» **Dataset extract**
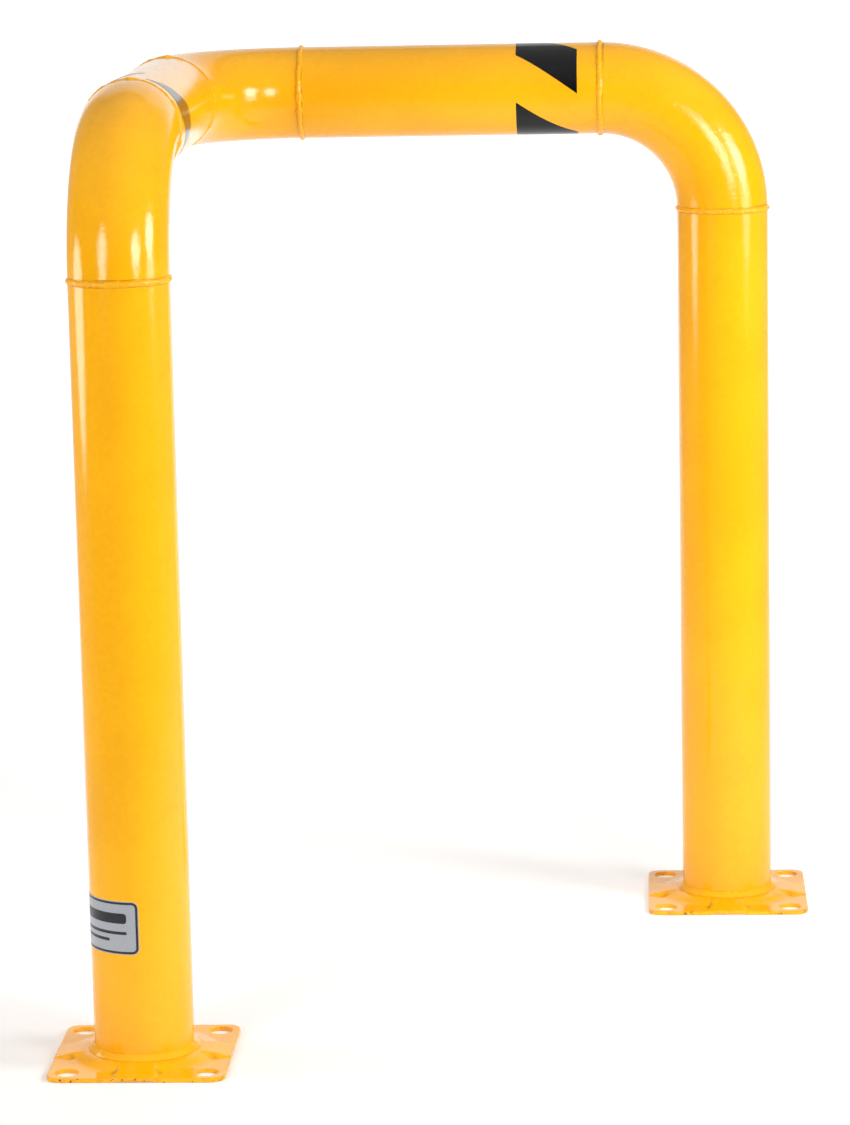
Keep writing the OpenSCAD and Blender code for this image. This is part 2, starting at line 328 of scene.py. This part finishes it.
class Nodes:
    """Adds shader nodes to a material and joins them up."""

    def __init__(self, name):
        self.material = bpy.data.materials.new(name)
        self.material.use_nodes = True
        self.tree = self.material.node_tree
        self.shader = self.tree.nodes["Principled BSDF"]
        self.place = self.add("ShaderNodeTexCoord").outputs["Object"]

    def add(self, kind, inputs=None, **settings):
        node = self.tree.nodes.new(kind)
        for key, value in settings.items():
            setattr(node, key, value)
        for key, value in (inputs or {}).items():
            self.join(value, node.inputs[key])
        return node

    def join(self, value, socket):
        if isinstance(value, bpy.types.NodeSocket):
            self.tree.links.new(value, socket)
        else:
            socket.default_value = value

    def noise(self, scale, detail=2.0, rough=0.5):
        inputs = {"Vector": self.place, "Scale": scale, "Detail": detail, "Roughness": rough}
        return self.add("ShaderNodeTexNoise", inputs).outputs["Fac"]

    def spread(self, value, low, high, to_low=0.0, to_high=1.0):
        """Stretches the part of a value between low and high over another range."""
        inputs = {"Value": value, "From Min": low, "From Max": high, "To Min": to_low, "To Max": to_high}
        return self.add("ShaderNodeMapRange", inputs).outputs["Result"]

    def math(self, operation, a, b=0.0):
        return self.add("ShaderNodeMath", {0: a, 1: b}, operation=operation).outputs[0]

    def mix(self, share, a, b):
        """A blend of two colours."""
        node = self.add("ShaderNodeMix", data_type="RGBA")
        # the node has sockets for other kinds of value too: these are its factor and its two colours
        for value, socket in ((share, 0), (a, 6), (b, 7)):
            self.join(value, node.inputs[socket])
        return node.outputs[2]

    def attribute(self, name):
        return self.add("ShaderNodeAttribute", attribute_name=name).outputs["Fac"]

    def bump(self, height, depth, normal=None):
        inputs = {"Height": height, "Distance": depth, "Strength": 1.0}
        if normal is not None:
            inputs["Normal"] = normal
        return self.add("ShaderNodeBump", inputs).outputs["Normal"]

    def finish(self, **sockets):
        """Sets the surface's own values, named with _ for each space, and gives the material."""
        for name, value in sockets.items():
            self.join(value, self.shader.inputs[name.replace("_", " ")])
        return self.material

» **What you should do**
Count every line in the listing above that holds "part", then report only the count.

» **Exercise solution**
2